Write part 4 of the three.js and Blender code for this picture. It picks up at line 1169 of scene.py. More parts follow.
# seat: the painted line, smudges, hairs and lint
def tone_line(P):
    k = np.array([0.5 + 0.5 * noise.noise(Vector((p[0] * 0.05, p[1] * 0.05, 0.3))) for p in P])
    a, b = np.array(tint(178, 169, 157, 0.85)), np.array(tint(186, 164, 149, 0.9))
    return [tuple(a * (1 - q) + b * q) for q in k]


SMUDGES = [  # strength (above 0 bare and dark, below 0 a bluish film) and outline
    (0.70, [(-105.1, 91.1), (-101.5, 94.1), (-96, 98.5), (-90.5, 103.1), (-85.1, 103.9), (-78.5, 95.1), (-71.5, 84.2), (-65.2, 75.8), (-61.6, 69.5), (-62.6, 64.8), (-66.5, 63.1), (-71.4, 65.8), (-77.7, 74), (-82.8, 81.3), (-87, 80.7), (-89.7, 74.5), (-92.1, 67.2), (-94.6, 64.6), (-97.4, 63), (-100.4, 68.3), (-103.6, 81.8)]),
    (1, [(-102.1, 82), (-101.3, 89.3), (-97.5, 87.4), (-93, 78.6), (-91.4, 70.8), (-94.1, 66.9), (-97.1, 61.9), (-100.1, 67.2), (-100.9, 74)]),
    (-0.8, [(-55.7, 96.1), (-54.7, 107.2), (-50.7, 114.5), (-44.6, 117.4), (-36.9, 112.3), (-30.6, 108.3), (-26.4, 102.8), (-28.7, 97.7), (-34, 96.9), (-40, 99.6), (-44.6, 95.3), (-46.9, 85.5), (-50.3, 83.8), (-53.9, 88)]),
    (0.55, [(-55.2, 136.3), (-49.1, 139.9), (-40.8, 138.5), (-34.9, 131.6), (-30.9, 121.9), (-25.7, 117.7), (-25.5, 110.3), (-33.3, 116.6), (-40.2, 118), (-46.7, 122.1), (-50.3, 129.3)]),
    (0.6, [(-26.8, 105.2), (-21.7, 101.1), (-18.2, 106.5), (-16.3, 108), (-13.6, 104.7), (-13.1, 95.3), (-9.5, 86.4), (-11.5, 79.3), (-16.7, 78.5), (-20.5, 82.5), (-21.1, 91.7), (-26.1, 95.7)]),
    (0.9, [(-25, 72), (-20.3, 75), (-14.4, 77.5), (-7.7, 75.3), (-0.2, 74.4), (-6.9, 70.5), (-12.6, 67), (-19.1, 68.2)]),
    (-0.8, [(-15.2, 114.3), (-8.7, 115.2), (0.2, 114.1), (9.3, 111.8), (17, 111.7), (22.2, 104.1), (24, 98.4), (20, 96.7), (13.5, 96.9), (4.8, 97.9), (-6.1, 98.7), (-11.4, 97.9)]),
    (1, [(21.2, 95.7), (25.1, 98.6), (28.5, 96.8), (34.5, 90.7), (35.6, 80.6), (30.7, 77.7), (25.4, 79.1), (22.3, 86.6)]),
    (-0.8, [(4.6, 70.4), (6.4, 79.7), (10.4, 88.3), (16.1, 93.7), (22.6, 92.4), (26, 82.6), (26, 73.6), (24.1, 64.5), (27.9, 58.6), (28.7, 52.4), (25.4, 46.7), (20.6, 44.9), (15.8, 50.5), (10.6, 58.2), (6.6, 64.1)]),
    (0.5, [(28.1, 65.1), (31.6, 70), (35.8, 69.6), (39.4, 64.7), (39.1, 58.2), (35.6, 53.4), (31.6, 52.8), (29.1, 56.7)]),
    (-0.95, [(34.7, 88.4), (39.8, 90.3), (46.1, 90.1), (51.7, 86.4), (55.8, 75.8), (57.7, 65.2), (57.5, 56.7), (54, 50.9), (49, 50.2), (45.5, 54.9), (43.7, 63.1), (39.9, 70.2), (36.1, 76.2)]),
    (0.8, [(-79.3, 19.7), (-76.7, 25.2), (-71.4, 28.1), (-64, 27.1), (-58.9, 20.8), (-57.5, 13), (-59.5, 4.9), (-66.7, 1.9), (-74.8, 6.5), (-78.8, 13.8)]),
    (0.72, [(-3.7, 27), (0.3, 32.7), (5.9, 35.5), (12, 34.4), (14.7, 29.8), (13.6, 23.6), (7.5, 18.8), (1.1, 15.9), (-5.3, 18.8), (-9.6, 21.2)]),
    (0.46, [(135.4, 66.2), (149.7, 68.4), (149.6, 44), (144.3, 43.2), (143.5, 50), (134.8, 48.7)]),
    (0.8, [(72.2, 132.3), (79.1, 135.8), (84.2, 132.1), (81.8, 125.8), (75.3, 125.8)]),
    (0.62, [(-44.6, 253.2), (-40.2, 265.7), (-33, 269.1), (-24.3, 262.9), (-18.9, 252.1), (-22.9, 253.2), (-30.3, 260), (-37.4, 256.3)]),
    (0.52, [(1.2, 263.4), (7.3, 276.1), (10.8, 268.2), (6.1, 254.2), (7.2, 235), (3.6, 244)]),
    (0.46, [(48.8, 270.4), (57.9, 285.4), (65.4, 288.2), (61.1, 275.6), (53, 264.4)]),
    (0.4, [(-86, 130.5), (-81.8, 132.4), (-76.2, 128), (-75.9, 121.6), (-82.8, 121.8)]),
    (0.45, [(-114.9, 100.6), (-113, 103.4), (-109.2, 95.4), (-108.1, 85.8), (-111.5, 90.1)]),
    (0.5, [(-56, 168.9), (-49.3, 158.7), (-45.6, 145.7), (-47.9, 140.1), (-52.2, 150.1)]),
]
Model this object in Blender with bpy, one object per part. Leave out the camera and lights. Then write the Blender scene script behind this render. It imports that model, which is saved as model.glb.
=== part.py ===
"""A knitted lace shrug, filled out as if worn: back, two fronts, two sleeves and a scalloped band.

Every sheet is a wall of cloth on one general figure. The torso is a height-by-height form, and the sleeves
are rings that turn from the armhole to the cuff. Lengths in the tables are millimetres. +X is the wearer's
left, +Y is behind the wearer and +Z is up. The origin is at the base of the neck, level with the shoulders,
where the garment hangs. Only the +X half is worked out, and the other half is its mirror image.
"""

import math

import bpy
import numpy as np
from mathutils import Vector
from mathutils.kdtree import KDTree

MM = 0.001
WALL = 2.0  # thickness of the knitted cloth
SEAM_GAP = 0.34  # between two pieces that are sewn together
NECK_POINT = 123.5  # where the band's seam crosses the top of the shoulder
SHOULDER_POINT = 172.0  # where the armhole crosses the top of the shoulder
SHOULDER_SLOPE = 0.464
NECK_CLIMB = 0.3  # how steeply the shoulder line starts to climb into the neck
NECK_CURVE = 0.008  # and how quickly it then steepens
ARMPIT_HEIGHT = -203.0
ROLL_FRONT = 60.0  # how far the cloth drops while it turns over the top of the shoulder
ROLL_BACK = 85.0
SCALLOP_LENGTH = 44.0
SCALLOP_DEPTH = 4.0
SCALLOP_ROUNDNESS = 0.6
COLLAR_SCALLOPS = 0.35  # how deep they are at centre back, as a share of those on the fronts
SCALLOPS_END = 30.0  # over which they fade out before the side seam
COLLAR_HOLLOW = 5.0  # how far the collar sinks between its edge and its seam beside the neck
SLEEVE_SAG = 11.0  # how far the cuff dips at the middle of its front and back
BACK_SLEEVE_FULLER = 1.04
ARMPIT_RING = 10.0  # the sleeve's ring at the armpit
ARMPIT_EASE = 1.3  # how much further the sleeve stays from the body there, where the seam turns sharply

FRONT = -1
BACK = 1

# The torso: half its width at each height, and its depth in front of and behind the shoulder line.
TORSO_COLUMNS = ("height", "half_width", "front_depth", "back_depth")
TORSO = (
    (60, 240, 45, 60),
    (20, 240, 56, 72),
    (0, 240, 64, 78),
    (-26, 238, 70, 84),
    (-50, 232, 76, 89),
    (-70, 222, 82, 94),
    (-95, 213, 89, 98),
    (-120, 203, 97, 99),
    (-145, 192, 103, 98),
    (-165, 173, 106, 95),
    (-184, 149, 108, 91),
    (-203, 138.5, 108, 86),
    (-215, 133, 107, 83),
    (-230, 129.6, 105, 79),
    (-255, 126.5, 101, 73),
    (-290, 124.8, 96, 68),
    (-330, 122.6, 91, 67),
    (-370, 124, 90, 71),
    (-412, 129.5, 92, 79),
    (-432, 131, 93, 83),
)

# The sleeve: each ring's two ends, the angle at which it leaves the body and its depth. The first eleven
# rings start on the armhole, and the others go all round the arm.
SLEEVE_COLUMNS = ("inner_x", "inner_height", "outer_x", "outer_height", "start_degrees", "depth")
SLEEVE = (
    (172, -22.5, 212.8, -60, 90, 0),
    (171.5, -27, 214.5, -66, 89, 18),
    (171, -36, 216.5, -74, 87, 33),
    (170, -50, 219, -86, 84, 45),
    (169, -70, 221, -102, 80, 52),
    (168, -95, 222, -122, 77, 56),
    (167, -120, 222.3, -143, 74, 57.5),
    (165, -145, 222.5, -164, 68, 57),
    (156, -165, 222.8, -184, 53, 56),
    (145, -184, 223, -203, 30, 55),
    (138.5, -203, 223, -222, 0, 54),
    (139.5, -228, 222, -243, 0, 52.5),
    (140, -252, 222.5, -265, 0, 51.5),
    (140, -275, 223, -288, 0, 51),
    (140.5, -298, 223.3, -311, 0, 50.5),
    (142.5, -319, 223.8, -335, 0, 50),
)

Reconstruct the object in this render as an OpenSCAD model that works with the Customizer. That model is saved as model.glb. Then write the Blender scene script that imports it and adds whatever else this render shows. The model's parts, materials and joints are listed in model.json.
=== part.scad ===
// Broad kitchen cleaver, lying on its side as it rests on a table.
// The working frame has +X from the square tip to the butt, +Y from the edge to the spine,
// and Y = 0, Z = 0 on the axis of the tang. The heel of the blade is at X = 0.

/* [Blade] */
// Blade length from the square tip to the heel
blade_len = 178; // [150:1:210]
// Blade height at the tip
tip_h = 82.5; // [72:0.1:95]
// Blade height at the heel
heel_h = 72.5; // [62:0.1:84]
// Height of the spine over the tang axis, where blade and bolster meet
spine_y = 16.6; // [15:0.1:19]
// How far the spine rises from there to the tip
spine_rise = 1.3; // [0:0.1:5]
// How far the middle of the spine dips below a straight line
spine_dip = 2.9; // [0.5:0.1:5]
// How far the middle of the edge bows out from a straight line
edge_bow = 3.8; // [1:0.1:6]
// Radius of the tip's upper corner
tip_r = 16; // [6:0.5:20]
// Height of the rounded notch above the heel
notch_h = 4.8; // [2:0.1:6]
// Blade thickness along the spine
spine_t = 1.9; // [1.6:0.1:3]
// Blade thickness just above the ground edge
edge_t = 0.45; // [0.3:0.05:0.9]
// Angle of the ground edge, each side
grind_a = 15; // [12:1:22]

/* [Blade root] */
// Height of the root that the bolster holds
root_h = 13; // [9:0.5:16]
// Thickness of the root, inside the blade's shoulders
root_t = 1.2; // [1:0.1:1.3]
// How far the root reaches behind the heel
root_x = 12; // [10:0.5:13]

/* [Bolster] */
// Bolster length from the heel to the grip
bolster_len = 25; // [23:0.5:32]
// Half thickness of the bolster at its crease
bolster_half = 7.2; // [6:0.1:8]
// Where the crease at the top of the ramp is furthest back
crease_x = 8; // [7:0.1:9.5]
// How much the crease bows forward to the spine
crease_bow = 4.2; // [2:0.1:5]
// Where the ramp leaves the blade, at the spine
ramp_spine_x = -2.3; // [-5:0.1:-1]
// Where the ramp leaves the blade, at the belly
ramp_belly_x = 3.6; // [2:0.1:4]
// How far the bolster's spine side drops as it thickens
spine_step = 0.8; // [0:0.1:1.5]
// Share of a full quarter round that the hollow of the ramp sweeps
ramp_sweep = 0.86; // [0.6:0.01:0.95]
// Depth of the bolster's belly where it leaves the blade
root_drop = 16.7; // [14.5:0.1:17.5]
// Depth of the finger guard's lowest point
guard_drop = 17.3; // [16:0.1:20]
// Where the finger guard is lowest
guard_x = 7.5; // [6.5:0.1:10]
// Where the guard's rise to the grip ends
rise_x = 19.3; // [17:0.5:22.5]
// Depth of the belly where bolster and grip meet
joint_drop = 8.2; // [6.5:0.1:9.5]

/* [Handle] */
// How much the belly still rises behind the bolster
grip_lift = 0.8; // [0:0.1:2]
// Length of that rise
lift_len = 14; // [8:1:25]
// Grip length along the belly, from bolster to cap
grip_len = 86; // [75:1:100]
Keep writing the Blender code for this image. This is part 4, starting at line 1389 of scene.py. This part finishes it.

→ WORK REQUIRED
Look above for the line containing "Model this object". Output from there through the line containing "a scalloped band.", exactly and inclusively.

→ SOLUTION
Model this object in Blender with bpy, one object per part. Leave out the camera and lights. Then write the Blender scene script behind this render. It imports that model, which is saved as model.glb.
=== part.py ===
"""A knitted lace shrug, filled out as if worn: back, two fronts, two sleeves and a scalloped band.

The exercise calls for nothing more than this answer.